Recurrent 15q13.3 microdeletions were recently identified with identical proximal (BP4) and distal (BP5) breakpoints and associated with mild to moderate mental retardation and epilepsy.
To assess ...further the clinical implications of this novel 15q13.3 microdeletion syndrome, 18 new probands with a deletion were molecularly and clinically characterised. In addition, we evaluated the characteristics of a family with a more proximal deletion between BP3 and BP4. Finally, four patients with a duplication in the BP3-BP4-BP5 region were included in this study to ascertain the clinical significance of duplications in this region.
The 15q13.3 microdeletion in our series was associated with a highly variable intra- and inter-familial phenotype. At least 11 of the 18 deletions identified were inherited. Moreover, 7 of 10 siblings from four different families also had this deletion: one had a mild developmental delay, four had only learning problems during childhood, but functioned well in daily life as adults, whereas the other two had no learning problems at all. In contrast to previous findings, seizures were not a common feature in our series (only 2 of 17 living probands). Three patients with deletions had cardiac defects and deletion of the KLF13 gene, located in the critical region, may contribute to these abnormalities. The limited data from the single family with the more proximal BP3-BP4 deletion suggest this deletion may have little clinical significance. Patients with duplications of the BP3-BP4-BP5 region did not share a recognisable phenotype, but psychiatric disease was noted in 2 of 4 patients.

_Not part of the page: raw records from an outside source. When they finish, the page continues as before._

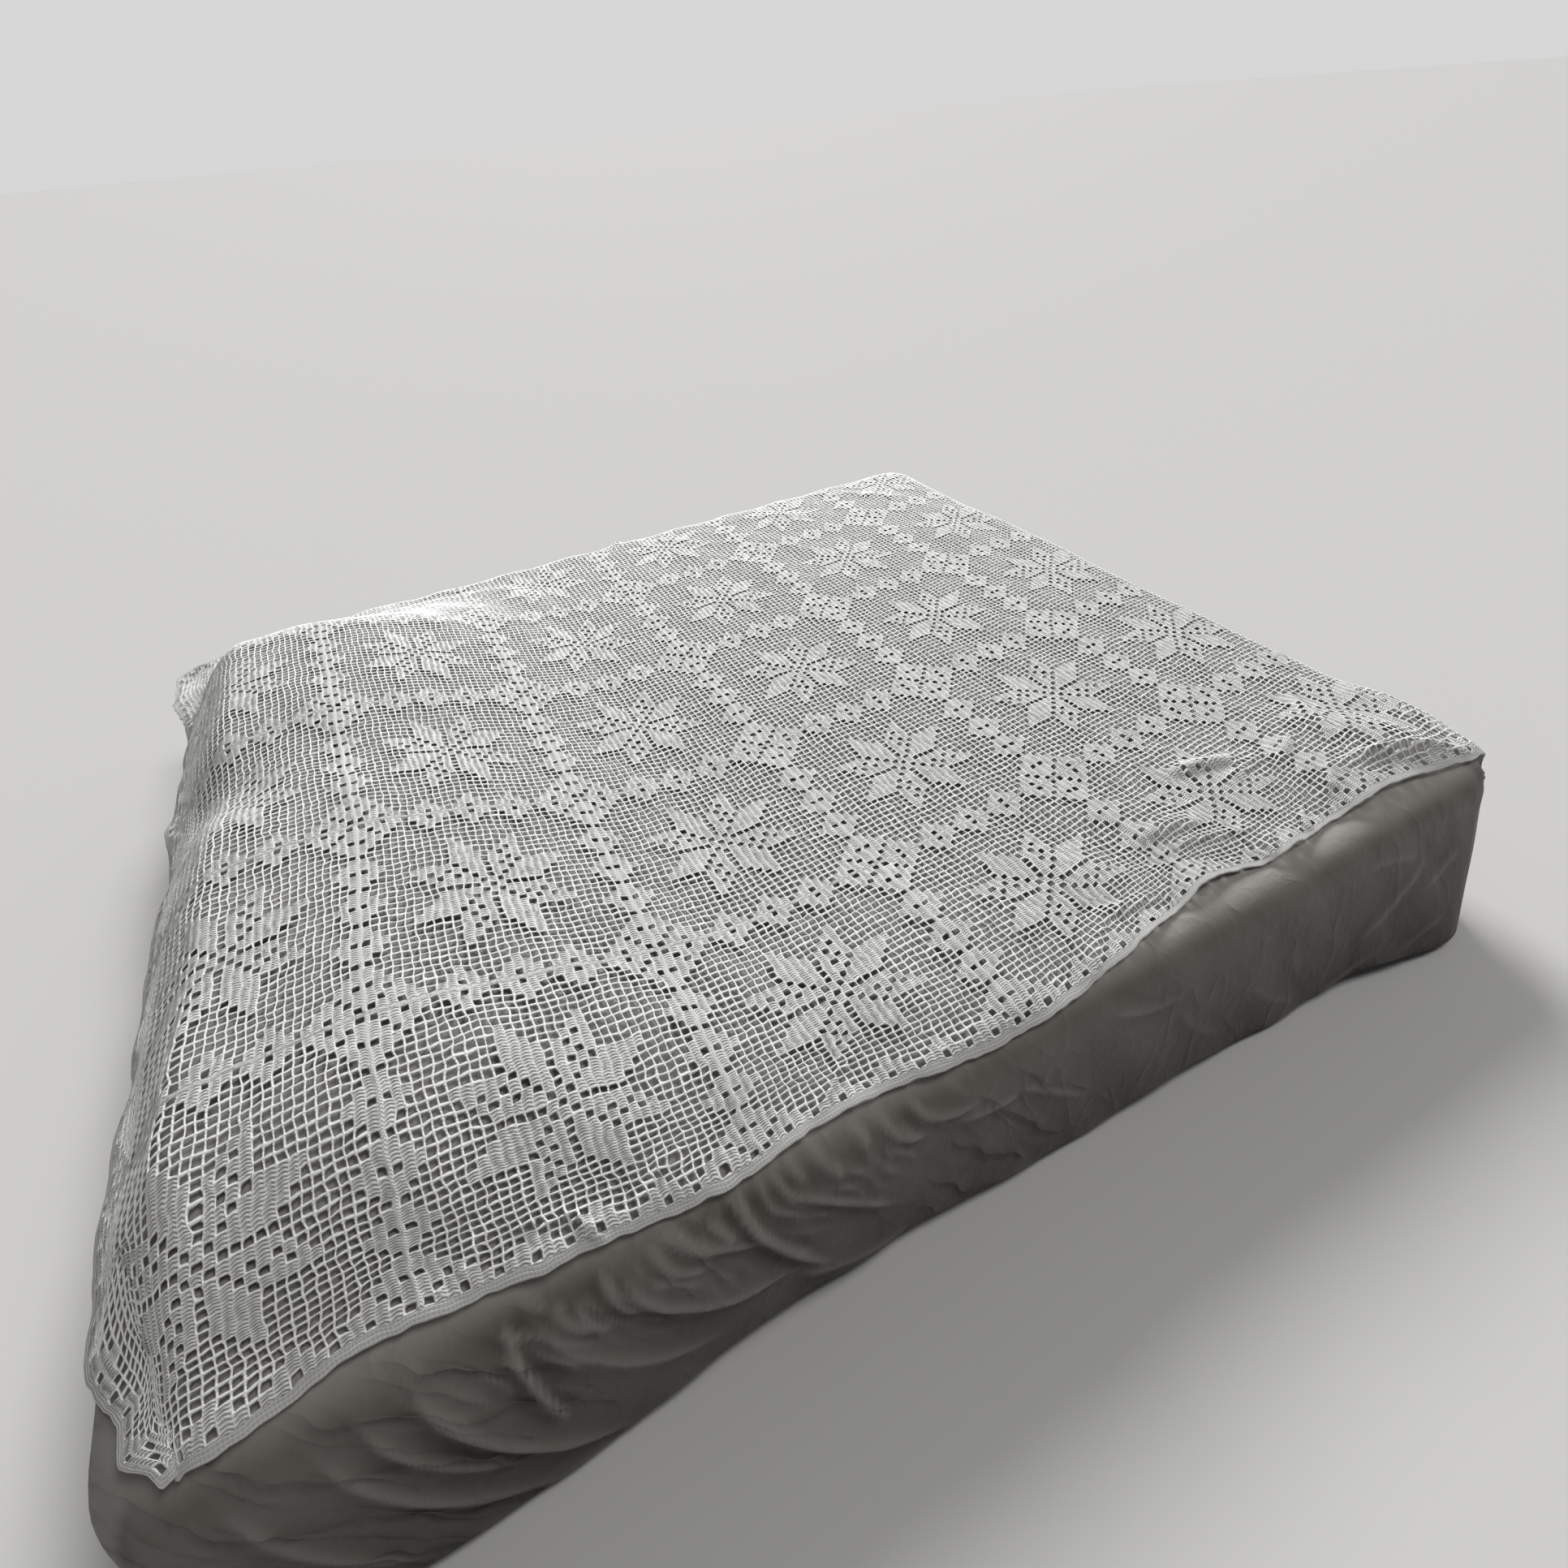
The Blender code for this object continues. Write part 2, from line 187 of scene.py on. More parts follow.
def spread_flare(x, y):
    """Angle from the vertical at which the bedspread's overhang swings out."""
    head = 0.10 + 0.50 * hump(y, -0.66, 0.12) + 0.80 * hump(y, 0.15, 0.05)
    head = head + 0.07 * np.sin(22.0 * y) + 1.00 * step(0.20, 0.80, y)
    foot = 0.10 + 0.10 * np.sin(17.0 * y + 1.0) + 0.06 * np.sin(31.0 * y)
    far = 0.10 + 0.10 * np.sin(15.0 * x + 2.0)
    near = 0.06 + 0.06 * np.sin(19.0 * x)
    flare = 0.10 + head * step(-0.80, -1.0, x) + foot * step(0.80, 1.0, x)
    flare = flare + far * step(0.70, 0.90, y) + near * step(-0.70, -0.90, y)
    return np.clip(flare, 0.05, 1.30)


def spread_laid(along, across):
    """Where each point of the flat bedspread is laid: turned a little, drawn in and uneven."""
    near_draw = 0.053 + 0.021 * hump(along, -0.78, 0.09) - 0.030 * hump(along, 0.04, 0.16)
    near_draw = near_draw - 0.018 * step(0.40, 0.52, along) - 0.012 * step(0.64, 0.74, along)
    near_draw = near_draw - 0.035 * step(0.80, 1.00, along) + 0.032 * step(-0.95, -1.12, along)
    drawn_in = near_draw * step(-0.74, -0.95, across)
    ripple = 0.004 * step(-0.70, -0.95, across) * np.sin(19.0 * along + 0.5)
    pulled = -0.026 * hump(along, 0.30, 0.60) * hump(across, -0.40, 0.45)
    head_gather = 0.022 * step(-0.45, -0.90, along) * step(-0.75, -0.35, across)
    head_gather = head_gather - 0.024 * hump(along, -0.72, 0.22) * hump(across, -0.50, 0.22)
    head_gather = head_gather + 0.035 * step(-0.90, -1.12, along) * step(0.35, 0.85, across)
    corner_pleat = 0.118 * step(-0.62, -0.83, across) + 0.032 * step(-0.88, -0.93, across)
    corner_pleat = corner_pleat * step(-0.93, -1.13, along)
    near_shift = 0.018 * hump(along, 0.30, 0.35) * hump(across, -0.85, 0.30)
    u = along + head_gather + corner_pleat + near_shift
    v = across + drawn_in + ripple + pulled
    cosine, sine = math.cos(SPREAD_TURN), math.sin(SPREAD_TURN)
    return cosine * u - sine * v, sine * u + cosine * v + SPREAD_SHIFT_Y


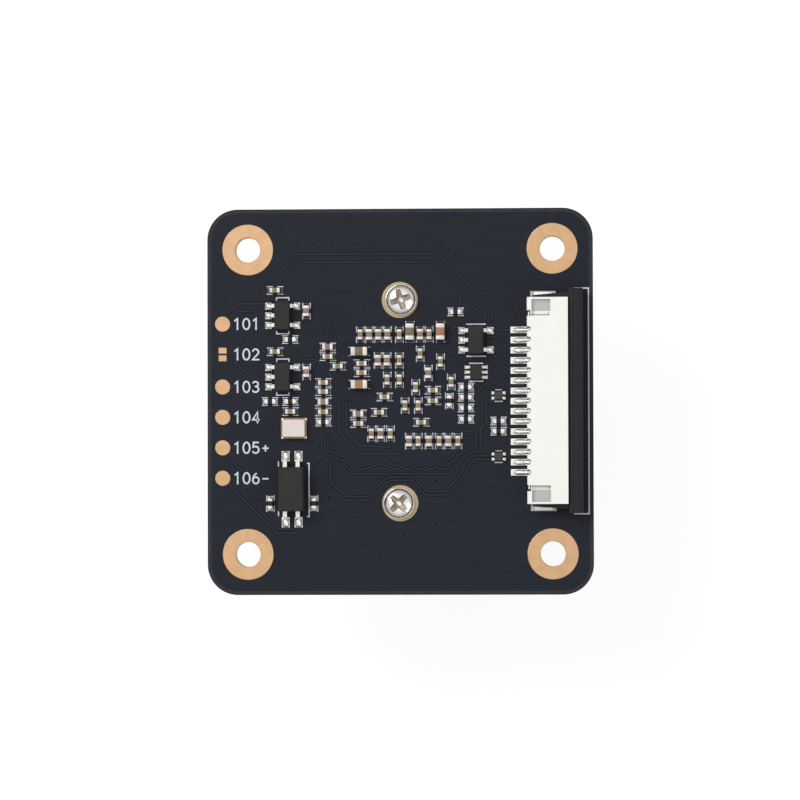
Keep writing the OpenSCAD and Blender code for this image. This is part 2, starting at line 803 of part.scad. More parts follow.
module lens_holder() {
    color(soft_black) on_front() difference() {
        union() {
            linear_extrude(holder_foot_height)
                rounded_rect(holder_foot_side, holder_foot_side, foot_corner_r);
            linear_extrude(ear_thick) {
                square([ear_width, holder_screw_pitch], center = true);
                at_screws() circle(d = ear_width);
            }
            cylinder(h = holder_height, d = holder_tube_d);
            // stiffening ribs from the foot to the tube, on the side of each ear
            for (turn = [90, -90]) rotate(turn) slab_y(rib_width)
                polygon([[rib_root, rib_from], [rib_foot, rib_from], [rib_tip, rib_to], [rib_root, rib_to]]);
        }
        centred_block([sensor_hollow_side, sensor_hollow_side, sensor_hollow_depth + cut], -cut);
        centred_block([
            infrared_size[0] + 2 * pocket_play, infrared_size[1] + 2 * pocket_play, pocket_depth + cut
        ], sensor_hollow_depth - cut);
        cylinder(h = holder_height, d = infrared_window_d);
        translate([0, 0, sensor_hollow_depth + shelf_thick]) cylinder(h = holder_height, d = tube_bore_d);
        at_screws() translate([0, 0, -cut]) cylinder(h = pilot_depth + cut, d = screw_d + pilot_clear);
    }
}

screw_point = 0.3;
head_side_height = 0.35 * screw_head_height;
head_crown_r = 0.49 * screw_head_d;
recess_width = 0.45;
recess_length = 2;
recess_depth = 0.55;
// The recesses as they were left on tightening: the mean angle, and how far each is turned from it
recess_turn = 31;
recess_skew = 14;

module holder_screws() {
    crown = [for (p = arc(1, 15, 90, 6))
        [p[0] * head_crown_r, head_side_height + p[1] * (screw_head_height - head_side_height)]];
    color([0.85, 0.85, 0.84]) translate([0, 0, pad_z]) for (side = [-1, 1])
        translate([0, side * holder_screw_pitch / 2]) rotate(recess_turn - side * recess_skew) difference() {
            rotate_extrude() polygon(concat([
                [0, -screw_length], [screw_d / 2 - screw_point, -screw_length],
                [screw_d / 2, screw_point - screw_length], [screw_d / 2, 0],
                [screw_head_d / 2, 0], [screw_head_d / 2, head_side_height]
            ], crown));
            for (turn = [0, 90]) rotate(turn)
                translate([-recess_length / 2, -recess_width / 2, screw_head_height - recess_depth])
                    cube([recess_length, recess_width, recess_depth + cut]);
        }
}

// ---- Lens ----
// A stack of glass and spacers goes into the barrel from the front and is held by the retainer.

groove_r = 0.35;
groove_x = head_d / 2 + 0.16;
groove_margin = 1.1;
rim_chamfer = 0.5;
neck_relief = 0.3;
neck_length = 0.8;
neck_r = thread_d / 2 - neck_relief;
neck_end = head_length + neck_length;
thread_from = neck_end + neck_relief;
rim_width = 0.3;
mouth_r = head_d / 2 - rim_chamfer - rim_width;
mouth_depth = 1.2;
front_wall = 0.8;
rear_wall = 1.8;
rear_lip = 0.8;
rear_flare = 0.6;
front_bore_r = thread_d / 2 - front_wall;
rear_bore_r = thread_d / 2 - rear_wall;
rear_lip_r = rear_bore_r - rear_lip;
rear_mouth_r = rear_lip_r + rear_flare;
stack_clear = 0.05;
retainer_from = 0.6;
front_from = 1.7;
front_thick = 2.4;
gap_spacer_thick = 1.7;
middle_thick = 2.2;
rear_lip_thick = 1.4;
spacer_from = front_from + front_thick;
middle_from = spacer_from + gap_spacer_thick;
step_z = middle_from + middle_thick + stack_clear;
rear_lip_z = lens_length - rear_lip_thick;
rear_thick = 2.6;
rear_from = rear_lip_z - stack_clear - rear_thick;
rear_spacer_from = middle_from + middle_thick;

module lens_barrel() {
    color(soft_black) difference() {
        rotate_extrude() difference() {
            polygon([
                [0, 0], [head_d / 2 - rim_chamfer, 0], [head_d / 2, rim_chamfer],
                [head_d / 2, head_length - rim_chamfer], [head_d / 2 - rim_chamfer, head_length],
                [neck_r, head_length], [neck_r, neck_end], [thread_d / 2, thread_from],
                [thread_d / 2, lens_length - rim_chamfer], [thread_d / 2 - rim_chamfer, lens_length],
                [0, lens_length]
            ]);
            // flared mouth, the two bores and the lip at the rear
            polygon([
                [-cut, -cut], [mouth_r, -cut], [mouth_r, 0], [front_bore_r, mouth_depth],
                [front_bore_r, step_z], [rear_bore_r, step_z], [rear_bore_r, rear_lip_z],
                [rear_lip_r, rear_lip_z], [rear_mouth_r, lens_length], [rear_mouth_r, lens_length + cut],
                [-cut, lens_length + cut]
            ]);
        }
        for (i = [0:groove_count - 1])
            rotate(i * 360 / groove_count) translate([groove_x, 0, groove_margin])
                cylinder(h = head_length - 2 * groove_margin, r = groove_r, $fn = 24);
    }
}

// Radii of the parts in the front bore and in the rear bore
front_r = front_bore_r - stack_clear;
rear_r = rear_bore_r - stack_clear;

// The flat rim round the curved faces of each element
front_land = 0.85;
middle_land = 1.6;
rear_land = 1.05;
front_clear_r = front_r - front_land;
middle_clear_r = front_r - middle_land;
rear_clear_r = rear_r - rear_land;

// How far the front and rear face of an element stand out. Below zero the face is dished.
front_rises = [0.9, -0.7];
middle_rises = [-0.4, 0.6];
rear_rises = [0.5, 0.6];
curve_steps = 10;

// The openings of the rings, each a little wider than the curved face beside it
bore_margin = 0.1;
stop_r = 2.6;
retainer_bore = [front_clear_r + 3 * bore_margin, front_clear_r + bore_margin];
aperture_bore = [front_clear_r + bore_margin, stop_r];
rear_spacer_bore = [middle_clear_r + bore_margin, rear_clear_r + 2 * bore_margin];
spanner_slot = [1.3, 0.7, 0.8];

module element(from_z, thick, r, clear_r, rises) {
    curve = [for (i = [0:curve_steps]) let (t = i / curve_steps) [clear_r * t, 1 - t * t]];
    front = [for (p = curve) [p[0], from_z - rises[0] * p[1]]];
    rear = [for (i = [curve_steps:-1:0]) [curve[i][0], from_z + thick + rises[1] * curve[i][1]]];
    rotate_extrude() polygon(concat(front, [[r, from_z], [r, from_z + thick]], rear));
}

module spacer_ring(from_z, to_z, r, bore) {
    rotate_extrude() polygon([[bore[0], from_z], [r, from_z], [r, to_z], [bore[1], to_z]]);
}

module lens_retainer() {
    color(soft_black) difference() {
        spacer_ring(retainer_from, front_from, front_r, retainer_bore);
        for (side = [-1, 1]) translate([side * front_r, 0, retainer_from])
            cube(spanner_slot, center = true);
    }
}

module front_element() {
    color([0.6, 0.75, 0.7]) element(front_from, front_thick, front_r, front_clear_r, front_rises);
}

module aperture_spacer() {
    color(soft_black) spacer_ring(spacer_from, middle_from, front_r, aperture_bore);
}

module middle_element() {
    color([0.6, 0.7, 0.8]) element(middle_from, middle_thick, front_r, middle_clear_r, middle_rises);
}

module rear_spacer() {
    color(soft_black) spacer_ring(rear_spacer_from, rear_from, rear_r, rear_spacer_bore);
}

module rear_element() {
    color([0.6, 0.75, 0.7]) element(rear_from, rear_thick, rear_r, rear_clear_r, rear_rises);
}

// ---- Assembly ----

circuit_board();
mounting_rings();
screw_rings();
signal_pads();
component_pads();
ribbon_housing();
ribbon_slider();
ribbon_contacts();
ribbon_anchors();
optocoupler_body();
optocoupler_leads();
regulator_a_body();
regulator_a_leads();
regulator_b_body();
regulator_b_leads();
regulator_c_body();
regulator_c_leads();
buffer_body();
buffer_leads();
oscillator_base();
oscillator_lid();
line_filter_bodies();
line_filter_terminals();
capacitors_tan();
capacitors_olive();
capacitors_orange();
capacitors_mauve();
capacitors_brown();
capacitors_large_olive();
capacitors_large_brown();
capacitor_caps();
resistors();
resistor_caps();
lens_holder();
holder_screws();
infrared_filter();
sensor_package();
sensor_die();
sensor_window();
lens_barrel();
lens_retainer();
front_element();
aperture_spacer();
middle_element();
rear_spacer();
rear_element();
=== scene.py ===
# Camera module: a square circuit board with a screw-in lens on its front, and a ribbon connector and
# small parts on its back. It stands on the rim of its lens, as in its CAD frame.
import json
import math

import bmesh
import bpy
from mathutils import Matrix, Vector


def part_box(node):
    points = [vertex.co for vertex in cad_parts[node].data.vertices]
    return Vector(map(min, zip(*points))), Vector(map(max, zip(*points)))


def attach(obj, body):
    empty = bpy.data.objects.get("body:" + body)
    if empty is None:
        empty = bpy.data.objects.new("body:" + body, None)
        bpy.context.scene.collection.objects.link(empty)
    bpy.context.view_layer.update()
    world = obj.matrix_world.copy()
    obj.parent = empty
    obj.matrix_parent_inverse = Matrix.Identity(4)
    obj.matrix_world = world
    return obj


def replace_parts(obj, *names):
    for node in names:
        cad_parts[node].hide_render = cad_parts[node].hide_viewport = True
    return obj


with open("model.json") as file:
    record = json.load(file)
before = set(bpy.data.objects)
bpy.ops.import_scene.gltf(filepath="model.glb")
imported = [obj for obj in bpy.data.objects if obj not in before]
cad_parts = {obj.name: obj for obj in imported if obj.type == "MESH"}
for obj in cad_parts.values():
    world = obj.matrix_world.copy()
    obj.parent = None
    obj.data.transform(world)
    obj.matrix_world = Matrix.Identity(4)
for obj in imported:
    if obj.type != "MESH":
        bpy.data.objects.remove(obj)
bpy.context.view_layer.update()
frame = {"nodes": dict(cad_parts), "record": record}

# Lengths are in millimetres, and MM brings them to the scene's metres.
MM = 0.001
RECORD = frame["record"]
BODY_OF = {node: body for body, nodes in RECORD["behaviour"]["bodies"].items() for node in nodes}
MOUNTS = {mount["name"]: mount for mount in RECORD["mounts"]}
# Points of a mesh that are this close, in metres, count as one
WELD = 1e-7


# ---- Measuring the frame ----

def box_of(node):
    """The lowest and highest corner of a CAD node, in millimetres."""
    low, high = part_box(node)
    return low / MM, high / MM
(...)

Overall, our findings broaden the phenotypic spectrum associated with 15q13.3 deletions and suggest that, in some individuals, deletion of 15q13.3 is not sufficient to cause disease. The existence of microdeletion syndromes, associated with an unpredictable and variable phenotypic outcome, will pose the clinician with diagnostic difficulties and challenge the commonly used paradigm in the diagnostic setting that aberrations inherited from a phenotypically normal parent are usually without clinical consequences.